III. WHETHER THE ALLEGED JUNE 2006 REQUEST BY NIGHBERT TO RUMMAGE TO OBTAIN A CERTAIN ENGINEER'S ESTIMATE IS ADMISSIBLE IN THE TRIAL AGAINST LAWSON AND NIGHBERT
Next, the Court must determine whether the alleged request by Nighbert in June 2006 for Rummage to obtain a certain engineer's estimate is admissible. In its Enright order, the Court determined that this request was not admissible under FRE 801(d)(2)(E) because it occurred before the beginning of the conspiracy. The United States now argues that Nighbert's request amounts to a verbal act, not offered for the truth, but rather to show the basis for Rummage's actions. The Court agrees. Therefore, Nighbert's June 2006 instruction to Rummage to obtain the engineer's estimate is admissible as a verbal act to explain Rummage's actions.
IV. WHETHER THE RECORDINGS OF CONVERSATIONS BETWEEN LAWSON AND RUMMAGE ARE ADMISSIBLE IN THE TRIAL AGAINST BILLINGS
Finally, the United States argues that the recordings between Rummage and Lawson should be admissible in Billings' trial.
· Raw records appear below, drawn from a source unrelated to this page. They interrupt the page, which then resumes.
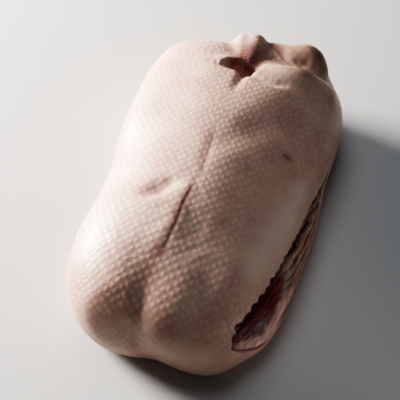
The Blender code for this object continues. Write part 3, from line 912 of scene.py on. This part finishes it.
def fold_edge(points, faces, normals, rim, hole, side, masks):
    """gives the skin its rounded cut edge and wall, down to a hidden floor under the meat"""
    _, into = nearest_on(cut_outline(side, True), points[rim, 1], points[rim, 2])
    n = normals[rim]
    c = np.stack([np.zeros(len(rim)), into[:, 0], into[:, 1]], -1)
    c = c - n * (n * c).sum(-1)[:, None]
    c = c / np.linalg.norm(c, axis=-1, keepdims=True)
    levels = [points[rim] + c * forward - n * down for forward, down in LIP_PROFILE]
    inner = np.zeros(len(points), bool)
    for f, h in zip(faces, hole):
        inner[f] |= h
    inner[rim] = False
    points[inner] -= normals[inner] * UNDER_DEPTH

    place = np.full(len(points), -1)          # of each point in the rim
    place[rim] = np.arange(len(rim))
    place = place.tolist()
    starts = [len(points) + k * len(rim) for k in range(len(LIP_PROFILE))]
    made = []
    cut_sides = set()
    for f, h in zip(faces, hole):
        on_rim = [place[v] >= 0 for v in f]
        made.append([starts[-1] + place[v] if h and r else v for v, r in zip(f, on_rim)])
        if h and sum(on_rim) > 1:
            cut_sides.update(zip(f, f[1:] + f[:1]))
    for f, h in zip(faces, hole):
        for a, b in zip(f, f[1:] + f[:1]):
            if not h and place[a] >= 0 and place[b] >= 0 and (b, a) in cut_sides:
                chain = [(a, b)] + [(s + place[a], s + place[b]) for s in starts]
                made += [[q, p, r, s] for (p, q), (r, s) in zip(chain, chain[1:])]
    # painted shade: the skin's wall under the upper edge of a cut is coloured dark as shade; under the
    # lower edge it shows pale fat
    upper = 1 - step(3, 9, below_edge(side, points[rim, 1], points[rim, 2]))
    wall = {"cut": upper, "cut_fat": 1 - upper}
    for name, values in masks.items():
        masks[name] = np.concatenate([values] + [wall.get(name, values[rim])] * len(LIP_PROFILE))
    return np.concatenate([points] + levels), made, masks


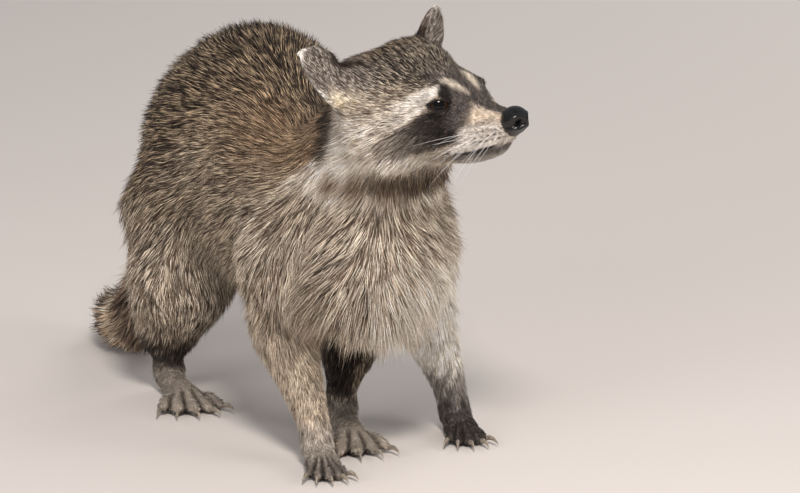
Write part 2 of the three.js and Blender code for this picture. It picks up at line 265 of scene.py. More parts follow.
CAMERA_TURN, CAMERA_RISE = math.radians(70), math.radians(13)
CAMERA_DISTANCE = 3500.0
LENS, SENSOR = 236.0, 36.0
IMAGE_WIDTH, IMAGE_HEIGHT = 800, 493
FORE_PAW_PLACE = np.array((31.0, -30.0, 0.0))  # under the right forepaw
FORE_PAW_PIXEL = (322, 470)  # where the camera sees it
LIT_PLACE = Vector((0.0, 0.0, 0.17))
LIGHTS = {  # place, size, power and colour
    "key": ((1.85, -0.5, 1.75), 0.45, 56, (1.0, 0.935, 0.89)),
    "fill": ((1.7, -2.5, 0.9), 2.0, 44, (0.98, 0.955, 0.99)),
    "side": ((2.2, 1.9, 1.0), 1.6, 36, (1.0, 0.97, 0.95)),
    "rim": ((-1.6, 1.9, 1.6), 1.4, 20, (1.0, 0.96, 0.93)),
}
SKY_COLOUR, SKY_STRENGTH = (0.90, 0.88, 0.92, 1), 0.42
PAPER_COLOUR, PAPER_ROUGHNESS = (206, 200, 194), 0.9
FLOOR_HALF = 12.0


def add_object(name, data):
    thing = bpy.data.objects.new(name, data)
    scene.collection.objects.link(thing)
    return thing


def add_camera():
    data = bpy.data.cameras.new("camera")
    data.lens, data.sensor_width = LENS, SENSOR
    data.clip_start, data.clip_end = 0.1, 50
    camera = add_object("camera", data)
    sine, cosine = math.sin(CAMERA_TURN), math.cos(CAMERA_TURN)
    right = np.array((cosine, sine, 0))
    look = np.array((-sine * math.cos(CAMERA_RISE), cosine * math.cos(CAMERA_RISE), -math.sin(CAMERA_RISE)))
    up = np.cross(right, look)
    focal = LENS / SENSOR * IMAGE_WIDTH
    x = (FORE_PAW_PIXEL[0] - IMAGE_WIDTH / 2) / focal
    y = (IMAGE_HEIGHT / 2 - FORE_PAW_PIXEL[1]) / focal
    place = FORE_PAW_PLACE + SHIFT - CAMERA_DISTANCE * (look + x * right + y * up)
    axes = Matrix([[right[k], up[k], -look[k]] for k in range(3)])
    camera.matrix_world = Matrix.Translation(Vector(place * MM)) @ axes.to_4x4()
    scene.camera = camera


def add_lights():
    for name, (place, size, power, colour) in LIGHTS.items():
        data = bpy.data.lights.new(name, "AREA")
        data.shape, data.size, data.energy, data.color = "DISK", size, power, colour
        light = add_object(name, data)
        light.location = place
        light.rotation_mode = "QUATERNION"
        light.rotation_quaternion = (LIT_PLACE - Vector(place)).to_track_quat("-Z", "Y")
        light.visible_glossy = name == "key"
    scene.world = bpy.data.worlds.new("studio")
    scene.world.use_nodes = True
    sky = scene.world.node_tree.nodes["Background"].inputs
    sky["Color"].default_value, sky["Strength"].default_value = SKY_COLOUR, SKY_STRENGTH
    scene.view_settings.view_transform = "Standard"


def add_floor():
    floor = bpy.data.meshes.new("floor")
    corners = [(FLOOR_HALF * x, FLOOR_HALF * y, 0) for x, y in ((-1, -1), (1, -1), (1, 1), (-1, 1))]
    floor.from_pydata(corners, [], [(0, 1, 2, 3)])
    paper = bpy.data.materials.new("floor_paper")
    paper.use_nodes = True
    shader = paper.node_tree.nodes["Principled BSDF"].inputs
    shader["Base Color"].default_value = (*linear(PAPER_COLOUR), 1)
    shader["Roughness"].default_value = PAPER_ROUGHNESS
    floor.materials.append(paper)
    add_object("floor", floor)


# ---------------------------------------------------------------- where each part of the body is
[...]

Because this Court has previously excluded Billings from any deadlines for filing evidentiary objections, the Court will pass this portion of the United States' motion until a later time.
V. CONCLUSION
For the foregoing the reasons, the Court, being fully and sufficiently advised, hereby ORDERS as follows:
(1) the defendants' motion for leave to file oversized response memorandum [DE #546] is GRANTED, and the Clerk is directed to FILE the tendered memorandum;
(2) the defendants' motion for leave to file a surreply [DE #551] is GRANTED, and the Clerk is directed to FILE the tendered memorandum; and
(3) the United States' motion in limine to admit recordings [DE #538] is GRANTED to the extent that:
(a) the Billings/Rummage recordings are admissible in the trial of Nighbert and Lawson under FRE 801(d)(2)(D) against Lawson; the Court reserves ruling on whether the recordings are admissible against Nighbert; and
(b) Nighbert's June 2006 request for Rummage to obtain an engineer's estimate is admissible against Nighbert only;
and PASSED with respect to the question of whether the Lawson/Rummage recordings are admissible in Billings' trial.